22. The rotor disk assembly as claimed in claim 21,

wherein at least one sealing vane has lateral edges extending parallel and opposite each other in the circumferential direction.

23. The rotor disk assembly as claimed in claim 16,

wherein the sealing vanes, on the side pointing toward the rotor axis, have a support surface against which butts the sealing plates by an outer circumferential surface.

24. The rotor disk assembly as claimed in claim 23,

wherein the sealing vanes have a retaining projection, adjacent to the support surface and pointing toward the rotor axis, against which retaining projection butts the sealing plates on the outer circumference opposite the end face.

25. The rotor disk assembly as claimed in claim 23,

wherein the sealing plates, with rotation of the rotor disk assembly, are supported against the sealing vanes and by means of their centrifugal force induce torque in the sealing vanes around the free end of the mounting base.

26. The rotor disk assembly as claimed in claim 16, further comprising:

a locking element which fits through the sealing vane and/or the sealing plate and engages in a recess on the rotor disk or rotor blade or acts against an abutment.

27. The rotor disk assembly as claimed in claim 16, further comprising:

a locking element fixedly arranged on the rotor blade, raised from the end face, and engages in a recess on the sealing plate and/or on the sealing vane or acts against an abutment.

28. A rotor comprising:

a rotor disk assembly as claimed in claim 16.

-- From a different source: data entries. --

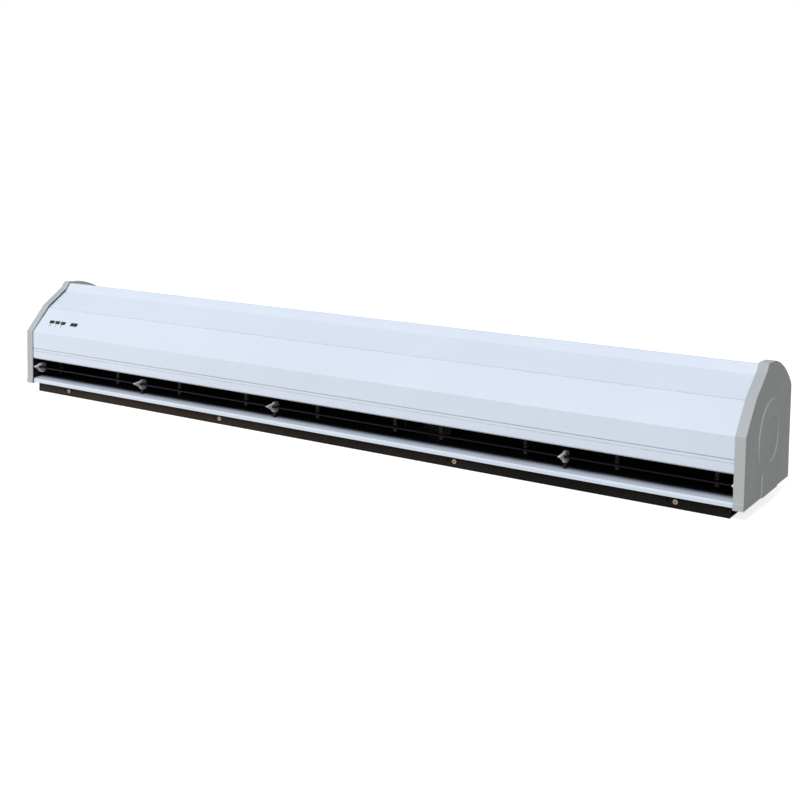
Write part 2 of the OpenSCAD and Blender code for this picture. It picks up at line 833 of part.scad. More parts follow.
// Rubber rings between the motor's end bosses and the bay walls
ring_width = 7;
module motor_rings() {
    color(rubber_black) placed() for (side = [-1, 1])
        translate([motor_x, fan_back, fan_height]) rotate([0, side * 90, 0])
            translate([0, 0, motor_bay / 2 - bay_wall / 2 - ring_width / 2]) difference() {
                union() {
                    cylinder(h = ring_width, r = ring_radius);
                    cylinder(h = ring_width / 2 - bay_wall / 2 - 0.2, r = ring_radius + 2);
                }
                translate([0, 0, -1]) cylinder(h = ring_width + 2, r = ring_bore + 0.1);
            }
}
module motor_housing() {
    color(zinc) placed() translate([motor_x, fan_back, fan_height]) for (side = [-1, 1])
        rotate([0, side * 90, 0]) difference() {
            union() {
                translate([0, 0, band_half]) cylinder(h = 3, r = motor_radius);
                translate([0, 0, band_half + 3])
                    cylinder(h = motor_half - band_half - ring_width - 3,
                             r1 = motor_radius, r2 = motor_radius * 0.6);
                translate([0, 0, band_half]) cylinder(h = motor_bay / 2 - band_half, r = ring_bore);
            }
            translate([0, 0, band_half - 1]) cylinder(h = motor_bay, r = shaft_radius + shaft_clearance);
            for (i = [0 : 5]) rotate(60 * i) translate([motor_radius * 0.72, 0, band_half - 1])
                cylinder(h = motor_bay, r = 3);
        }
}
module motor_band() {
    color("#8d9196") placed() translate([motor_x, fan_back, fan_height]) rotate([0, 90, 0])
        difference() {
            cylinder(h = motor_band_width - 0.2, r = motor_radius - 1.5, center = true);
            cylinder(h = motor_band_width + 2, r = shaft_radius + 1, center = true);
        }
}
shaft_end = motor_bay / 2 + 12;
module motor_shaft() {
    color(zinc) placed() rod(motor_x - shaft_end, motor_x + shaft_end, shaft_radius, fan_axis);
}

// ---- Impellers ----

fan_end_gap = 13;
fan_bay_gap = 4;
hub_radius = 18;
hub_length = 8;
disc_pitch_limit = 170;
ring_disc_inner = 34;
end_bore = shaft_radius + 0.05;
blade_wrap = 16;
blade_steps = 3;
fan_blade_wall = 1;
// Point on a blade's curve at a share of its depth, turned by an angle
function blade_point(share, turn) =
    let (r = blade_ring_inner + (fan_radius - 0.4 - blade_ring_inner) * share,
         a = turn + blade_wrap * share * share)
    r * [cos(a), sin(a)];
module blade_ring() {
    for (k = [0 : fan_blades - 1]) {
        turn = 360 * k / fan_blades;
        wall_turn = fan_blade_wall / fan_radius * 180 / PI;
        polygon(concat(
            [for (i = [0 : blade_steps]) blade_point(i / blade_steps, turn)],
            [for (i = [blade_steps : -1 : 0]) blade_point(i / blade_steps, turn + wall_turn)]));
    }
}
// An impeller from x0 to x1; the hub's disc is at its motor end
module impeller(x0, x1, hub_side) {
    discs = ceil((x1 - x0) / disc_pitch_limit);
    placed() translate([x0, fan_back, fan_height]) rotate([90, 0, 90]) {
        linear_extrude(x1 - x0) blade_ring();
        for (i = [1 : discs - 1]) translate([0, 0, (x1 - x0) * i / discs - disc_thickness / 2])
            linear_extrude(disc_thickness) difference() {
                circle(fan_radius);
                circle(ring_disc_inner);
            }
        for (end = [0, 1]) translate([0, 0, end * (x1 - x0 - disc_thickness)])
            linear_extrude(disc_thickness) difference() {
                circle(fan_radius);
                circle(end == hub_side ? hub_radius + 0.05 : end_bore);
            }
        translate([0, 0, hub_side == 1 ? disc_thickness - 1 : x1 - x0 - disc_thickness - 9])
            linear_extrude(10) difference() {
                circle(2.2 * shaft_radius);
                circle(end_bore);
            }
    }
}
fan_end = side_inner - fan_end_gap;
module left_impeller() { color(duct_black) impeller(-fan_end, bay_left - fan_bay_gap, 1); }
module right_impeller() { color(duct_black) impeller(bay_right + fan_bay_gap, fan_end, 0); }

// Rubber hub between the motor's shaft and an impeller
module hub(side) {
    color(rubber_black) placed() translate([motor_x, fan_back, fan_height]) rotate([0, side * 90, 0])
        translate([0, 0, motor_bay / 2 + fan_bay_gap]) difference() {
            cylinder(h = hub_length, r = hub_radius);
            translate([0, 0, -1]) cylinder(h = hub_length + 2, r = shaft_radius + 0.05);
        }
}
module left_hub() { hub(-1); }
module right_hub() { hub(1); }

bush_half = 5;
end_shaft_out = bush_half + 1;
module end_shaft(side) {
    color(zinc) placed() at_end(side) rod(fan_end - 10, side_outer + end_shaft_out, shaft_radius, fan_axis);
}
module left_end_shaft() { end_shaft(-1); }
module right_end_shaft() { end_shaft(1); }

// Bush that carries an end shaft, and its rubber-lined seat on the side plate
bush_radius = 10;
seat_radius = 16;
flange_radius = 30;
flange_wall = 2;
module bearing(side) {
    color(brass) placed() at_end(side) difference() {
        rod(side_outer - bush_half, side_outer + bush_half, bush_radius, fan_axis);
        rod(side_outer - 2 * bush_half, side_outer + 2 * bush_half, shaft_radius + shaft_clearance, fan_axis);
    }
}
module left_bearing() { bearing(-1); }
module right_bearing() { bearing(1); }
module bearing_seat(side) {
    color(rubber_black) placed() at_end(side) difference() {
        union() {
            rod(side_inner - 2, side_outer + flange_wall + 3, seat_radius, fan_axis);
            rod(side_outer + 0.1, side_outer + flange_wall, flange_radius, fan_axis);
        }
        rod(side_inner - 3, side_outer + 10, bush_radius + 0.05, fan_axis);
    }
}
module left_bearing_seat() { bearing_seat(-1); }
module right_bearing_seat() { bearing_seat(1); }

// ---- Electrical parts ----

capacitor_x = motor_x;
capacitor_radius = 16;
capacitor_clear = 3;
capacitor_lift = 6;
capacitor_at = [grille_back - steel - capacitor_radius - capacitor_clear,
                housing_base + capacitor_radius + capacitor_lift];
capacitor_length = 70;
tag_wall = 0.8;
tag_width = 6;
module capacitor() {
    color("#d8d8d4") placed() {
        rod(capacitor_x - capacitor_length / 2, capacitor_x + capacitor_length / 2,
            capacitor_radius, capacitor_at);
        for (dy = [-6, 6])
            translate([capacitor_x + capacitor_length / 2 - 1, capacitor_at[0] + dy - tag_wall / 2,
                       capacitor_at[1] - tag_width / 2])
                cube([10, tag_wall, tag_width]);
    }
}
clip_width = 14;
module capacitor_clip() {
    color(zinc) placed() along_x(capacitor_x - clip_width / 2, capacitor_x + clip_width / 2) difference() {
        union() {
            translate(capacitor_at) circle(capacitor_radius + 1.3);
            translate([capacitor_at[0] - 8, housing_base + 0.1]) square([16, capacitor_at[1] - housing_base]);
        }
        translate(capacitor_at) circle(capacitor_radius + 0.1);
    }
}
block_size = [60, 16, 22];
block_at = [inlet_x + 40, panel_back - gap - block_size[1], 40];
block_ways = 5;
way_pitch = 11;
module terminal_block() {
    color("#e4e2da") placed() translate(block_at) difference() {
        cube(block_size);
        for (i = [0 : block_ways - 1]) translate([4 + i * way_pitch, -1, 5]) cube([8, 9, 12]);
        for (i = [0 : block_ways - 1]) translate([8 + i * way_pitch, 4, block_size[2] / 2])
            rotate([-90, 0, 0]) cylinder(h = 9, r = 2);
    }
}
grommet_flange = grommet_seat + 3;
module cable_grommet() {
    color(rubber_black) placed() translate([inlet_x, panel_back, inlet_height]) rotate([-90, 0, 0])
        difference() {
            union() {
                translate([0, 0, -3]) cylinder(h = steel + 4.5, r = grommet_seat - 0.1);
                translate([0, 0, -3]) cylinder(h = 2.8, r = grommet_flange);
                translate([0, 0, steel + 0.2]) cylinder(h = 1.8, r = grommet_flange);
            }
            translate([0, 0, -4]) cylinder(h = steel + 8, r = inlet_radius);
        }
}

// ---- Controls ----

button_depth = 4;
button_flange = 1.2;
flange_top = -cover_sheet - gap;
plunger_top = -button_depth - button_travel - gap;
switch_height = 3.6;
board_top = plunger_top - switch_height;
board_wall = 1.6;
module push_button(i) {
    color(button_black) placed() on_slope(button_x + i * button_pitch, button_rise) {
        translate([0, 0, -button_depth]) linear_extrude(button_depth + button_proud)
            rounded(button_width, button_height, 0.9);
        translate([0, 0, flange_top - button_flange]) linear_extrude(button_flange)
            rounded(button_width + 2.4, button_height + 2.4, 1.2);
    }
}
module push_button_1() { push_button(0); }
module push_button_2() { push_button(1); }
module push_button_3() { push_button(2); }

module receiver_window() {
    color(button_black) placed() on_slope(window_x, button_rise) {
        translate([0, 0, -button_depth]) linear_extrude(button_depth + 0.4)
            rounded(window_width, window_height, 0.9);
        translate([0, 0, flange_top - button_flange + gap - 0.02]) linear_extrude(button_flange)
            rounded(window_width + 3, window_height + 3, 1.2);
    }
}

board_x0 = button_x - 12;
board_x1 = window_x + 16;
board_length = board_x1 - board_x0;
board_depth = 26;
module control_board() {
    color("#2f6b3c") placed() on_slope((board_x0 + board_x1) / 2, button_rise)
        translate([0, 0, board_top - board_wall]) {
            linear_extrude(board_wall) square([board_length, board_depth], center = true);
            translate([window_x - (board_x0 + board_x1) / 2, 0, board_wall - 0.1]) linear_extrude(4)
                square([8, 6], center = true);
        }
}
module tact_switches() {
    color("#3a3a3e") placed() for (i = [0 : 2]) on_slope(button_x + i * button_pitch, button_rise)
        translate([0, 0, board_top + 0.02]) {
            linear_extrude(switch_height - 1.2) square([6, 6], center = true);
            cylinder(h = switch_height, r = 1.7);
        }
}
box_wall = 1.5;
box_depth = 16;
module control_box() {
    color("#d9d9d6") placed() on_slope((board_x0 + board_x1) / 2, button_rise)
        translate([0, 0, board_top - board_wall]) difference() {
            union() {
                translate([0, 0, -box_depth]) linear_extrude(box_depth - 0.1)
                    square([board_length + 2 * box_wall, board_depth + 2 * box_wall], center = true);
                for (x = [-1, 1]) translate([x * (board_length / 2 + 3), 0, -4])
                    cylinder(h = 4 + board_wall - board_top - cover_sheet - 0.1, r = 3);
            }
            translate([0, 0, -box_depth + box_wall]) linear_extrude(box_depth)
                square([board_length - 4, board_depth - 4], center = true);
        }
}

left_end_cap();
right_end_cap();
upper_front_panel();
lower_front_panel();
outlet_upper_lip();
outlet_lower_lip();
base_plate();
back_panel();
intake_grille();
left_side_plate();
right_side_plate();
vortex_tongue();
left_air_guide();
right_air_guide();
duct_posts();
wall_plate();
fixing_angle();
plate_screws();
grille_screws();
cap_screws();
air_vane();
vane_lever_left();
vane_lever_middle();
vane_lever_right();
vane_holder_left();
vane_holder_right();
vane_rests();
motor_bracket();
motor_clamps();
motor_rings();
motor_housing();
motor_band();
motor_shaft();
left_impeller();
right_impeller();
left_hub();
right_hub();
left_end_shaft();
right_end_shaft();
left_bearing();
right_bearing();
left_bearing_seat();
right_bearing_seat();
capacitor();
capacitor_clip();
terminal_block();
control_box();
control_board();
tact_switches();
push_button_1();
push_button_2();
push_button_3();
receiver_window();
cable_grommet();
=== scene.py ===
"""Looks of the air curtain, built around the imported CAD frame."""

import json
import math

import bmesh
import bpy
from mathutils import Matrix, Vector
from mathutils.bvhtree import BVHTree


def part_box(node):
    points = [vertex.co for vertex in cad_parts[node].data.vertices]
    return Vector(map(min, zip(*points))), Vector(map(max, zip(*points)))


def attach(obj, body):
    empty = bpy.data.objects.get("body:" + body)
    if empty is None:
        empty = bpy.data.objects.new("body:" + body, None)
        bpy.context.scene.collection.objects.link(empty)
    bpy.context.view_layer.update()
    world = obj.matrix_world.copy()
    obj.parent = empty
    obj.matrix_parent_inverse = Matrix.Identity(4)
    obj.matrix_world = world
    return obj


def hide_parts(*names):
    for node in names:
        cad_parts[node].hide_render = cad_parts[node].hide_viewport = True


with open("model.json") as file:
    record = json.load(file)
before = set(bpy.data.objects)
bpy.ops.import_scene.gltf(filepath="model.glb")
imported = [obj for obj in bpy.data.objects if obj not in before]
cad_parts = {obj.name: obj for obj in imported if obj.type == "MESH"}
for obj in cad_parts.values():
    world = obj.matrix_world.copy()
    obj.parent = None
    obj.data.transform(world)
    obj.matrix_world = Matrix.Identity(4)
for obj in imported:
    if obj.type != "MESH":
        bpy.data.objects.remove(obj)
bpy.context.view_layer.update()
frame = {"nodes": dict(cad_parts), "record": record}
NODES = frame["nodes"]
MM = 0.001
ALONG = Vector((1, 0, 0))
FORWARD, BACKWARD = Vector((0, -1, 0)), Vector((0, 1, 0))
UP, DOWN = Vector((0, 0, 1)), Vector((0, 0, -1))
bpy.context.scene.view_settings.view_transform = "Standard"

# ---- Camera, at the photograph's viewing angle ----
# Fitted to the photograph, whose optical axis lies on row AXIS_ROW, above its middle.

IMAGE = 800
SENSOR_WIDTH = 36
AZIMUTH, ELEVATION, ROLL = map(math.radians, (32.586, 4.547, 0.842))
FOCAL_PIXELS = 1258.8
AXIS_ROW = 220
EYE = Vector((1.2802, -1.8662, 0.5691))


def make_camera():
    data = bpy.data.cameras.new("camera")
    data.sensor_width = SENSOR_WIDTH
    data.lens = FOCAL_PIXELS / IMAGE * data.sensor_width
    data.shift_y = (AXIS_ROW - IMAGE / 2) / IMAGE
    data.clip_start, data.clip_end = 0.01, 100
    forward = Vector((
        -math.sin(AZIMUTH) * math.cos(ELEVATION),
        math.cos(AZIMUTH) * math.cos(ELEVATION),
        -math.sin(ELEVATION),
    ))
    level = Vector((math.cos(AZIMUTH), math.sin(AZIMUTH), 0))
    upward = level.cross(forward)
    right = level * math.cos(ROLL) + upward * math.sin(ROLL)
    up = upward * math.cos(ROLL) - level * math.sin(ROLL)
    turn = Matrix((right, up, -forward)).transposed().to_4x4()
    camera = bpy.data.objects.new("camera", data)
    camera.matrix_world = Matrix.Translation(EYE) @ turn
    bpy.context.scene.collection.objects.link(camera)
    bpy.context.scene.camera = camera


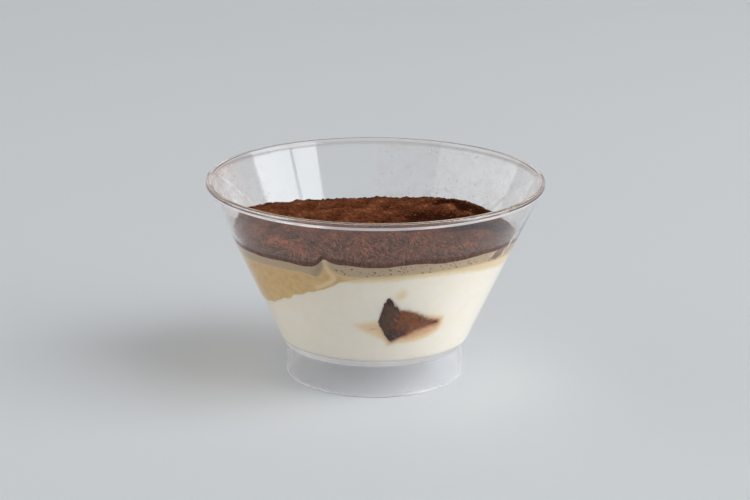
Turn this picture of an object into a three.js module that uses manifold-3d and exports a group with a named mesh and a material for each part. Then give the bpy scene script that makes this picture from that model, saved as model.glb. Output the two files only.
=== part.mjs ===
// A tiramisu in a clear plastic dessert cup. Millimetres, +Z up.
// The origin is the middle of the circle on which the foot ring stands. Azimuths are in degrees: 0 is the
// side at -Y, which shows the soaked sponge, and they grow towards +X. Every piece is a turned solid whose
// rows of vertices run round the cup, and the filling's rows are lifted and lowered by height functions.
import * as THREE from "three";
import { mergeVertices } from "three/addons/utils/BufferGeometryUtils.js";
import Module from "manifold-3d";

const wasm = await Module();
wasm.setup();

// Driving dimensions of the cup
const CUP_HEIGHT = 56.5;
const RIM_RADIUS = 47.5;
const RIM_BAND_HEIGHT = 2.5;
const RIM_EDGE = 0.5;
const FLOOR_UNDERSIDE = 9.3;
const FLOOR_THICKNESS = 1.5;
const WALL_BASE_RADIUS = 25.9; // outside of the wall's cone at the floor's underside
const WALL_TOP_RADIUS = 46.4; // outside of the wall's cone under the rim band
const WALL_THICKNESS = 1.1; // measured level
const CORNER_OUTER = 3;
const CORNER_INNER = 2.5;
const FOOT_RADIUS = 24.9;
const FOOT_THICKNESS = 1.1;
const FOOT_DRAFT = 0.12; // how much narrower the ring is at its top
const FOOT_EDGE = 0.3;

// Driving dimensions of the filling
const GAP = 0.3; // clearance between the filling and the cup, and between two layers
const SEGMENTS = 72; // round the cup
const LAYER_RINGS = [0, 0.3, 0.55, 0.75, 0.9, 1]; // fractions of the way from the axis to the wall
const COCOA_RINGS = [0, 0.1, 0.2, 0.3, 0.39, 0.48, 0.56, 0.64, 0.71, 0.78, 0.84, 0.9, 0.95, 1];
const COCOA_THICKNESS = 1.3;
const COCOA_EDGE_CALM = 0.65; // how much of the relief is lost at the wall

// Where each boundary of the filling meets the wall: [azimuth, height]
const CREAM_TOP = {
  level: 37.6,
  rise: 1.6, // how much higher the front is than the back
  edge: [
    [-158, 36.2], [-128, 34.4], [-108, 29.6], [-88, 25.9], [-68, 26], [-50, 27.2], [-37, 31],
    [-27, 33.3], [-17, 36.1], [-6, 37.6], [16, 38.9], [32, 39], [50, 38.5], [68, 37.4],
    [110, 36.4], [150, 36],
  ],
};
const COFFEE_TOP = {
  level: 39.2,
  rise: 1.8,
  edge: [
    [-160, 37.2], [-120, 37.2], [-75, 36.2], [-48, 37.4], [-30, 37.3], [-25, 37.9], [-20, 42.4],
    [-15, 40.2], [-6, 39.4], [8, 40], [25, 40.8], [41, 41], [56, 40.2], [72, 38.9], [105, 37.7],
    [155, 37.3],
  ],
};
const COCOA_UNDERSIDE = {
  level: 41.3,
  rise: 2.6,
  edge: [
    [-162, 38.7], [-140, 39.5], [-125, 41], [-110, 41.6], [-80, 41.3], [-62, 40.5], [-40, 41.1],
    [-26, 41.5], [-20, 44.3], [-15, 42.8], [4, 42.4], [15, 43.2], [42, 42.3], [62, 41.1], [85, 40.2],
    [105, 39.2], [120, 39.7], [140, 40.4], [156, 39.6], [174, 38.7],
  ],
};

// The shard and the sponge seen through the wall: corners as [azimuth, height]
const SHARD_OUTLINE = [
  [6.4, 32.7], [8.3, 31.3], [9, 29.8], [10.4, 28.6], [12.2, 27.6], [12, 25.2], [11.2, 23], [9.4, 20.8],
  [8.7, 18.4], [7.4, 18.6], [5.2, 21.7], [2.8, 24], [1.8, 25.7], [3.6, 28], [4, 31],
];
const SHARD_DEPTH = 3.4;
const SPONGE_OUTLINE = [
  [13.6, 27.8], [17.6, 26.8], [25.3, 25.2], [31.7, 24.1], [33, 23.2], [26.6, 22], [20.9, 20.2],
  [15, 19], [10.6, 18.6], [11, 20.4], [12.8, 22.8], [13.6, 25.2],
];
const SPONGE_DEPTH = 15;
const PLUG_OVERSHOOT = 4;

// Relief of the powder: ridges and hollows as [x, y] to [x, y], with height and half width
const COCOA_FEATURES = [
  { from: [-24.7, -15], to: [-14.8, -34], height: 0.9, width: 2.1 },
  { from: [-27.5, -23], to: [-20, -30.5], height: -0.9, width: 2.8 },
  { from: [-6, 13.5], to: [8, 14.5], height: 0.6, width: 2.4 },
  { from: [2, 9.2], to: [14, 7], height: -0.8, width: 1.8 },
  { from: [24, 25], to: [31, 16], height: -0.7, width: 3 },
  { from: [20, -16], to: [27, -22], height: 0.5, width: 4 },
];
const COCOA_LUMPS = { waves: 14, shortest: 6.5, longest: 17, height: 0.55, seed: 7 };

const WALL_SLOPE =
  (WALL_TOP_RADIUS - WALL_BASE_RADIUS) / (CUP_HEIGHT - RIM_BAND_HEIGHT - FLOOR_UNDERSIDE);
const WALL_ANGLE = Math.atan(WALL_SLOPE);
const FLOOR_TOP = FLOOR_UNDERSIDE + FLOOR_THICKNESS;

const radians = THREE.MathUtils.degToRad;

// Outside and inside of the wall's cone at a height.
function outerRadius(z) {
  return WALL_BASE_RADIUS + (z - FLOOR_UNDERSIDE) * WALL_SLOPE;
}

function innerRadius(z) {
  return outerRadius(z) - WALL_THICKNESS;
}

// Points of a round corner between a level floor and the wall's cone, from the floor up.
// apex is the radius at which floor and cone would meet.
function cornerArc(apex, floor, radius, steps) {
  const tangent = radius * Math.tan((Math.PI / 2 - WALL_ANGLE) / 2);
  return Array.from({ length: steps + 1 }, (_, i) => {
    const angle = -Math.PI / 2 + (i / steps) * (Math.PI / 2 - WALL_ANGLE);
    return [apex - tangent + radius * Math.cos(angle), floor + radius + radius * Math.sin(angle)];
  });
}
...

29. A gas turbine comprising:

a rotor as claimed in claim 28.

30. The rotor disk assembly as claimed in claim 16,

wherein the multiplicity of circumferentially distributed mounting bases are arranged between the blade retention grooves in each case.

31. The rotor disk assembly as claimed in claim 26,

wherein the locking element fits through two adjacent sealing vanes and/or two adjacent sealing plates and/or sealing vane and sealing plate, at least in certain sections, and engages in a recess on the rotor disk or rotor blade or acts against an abutment.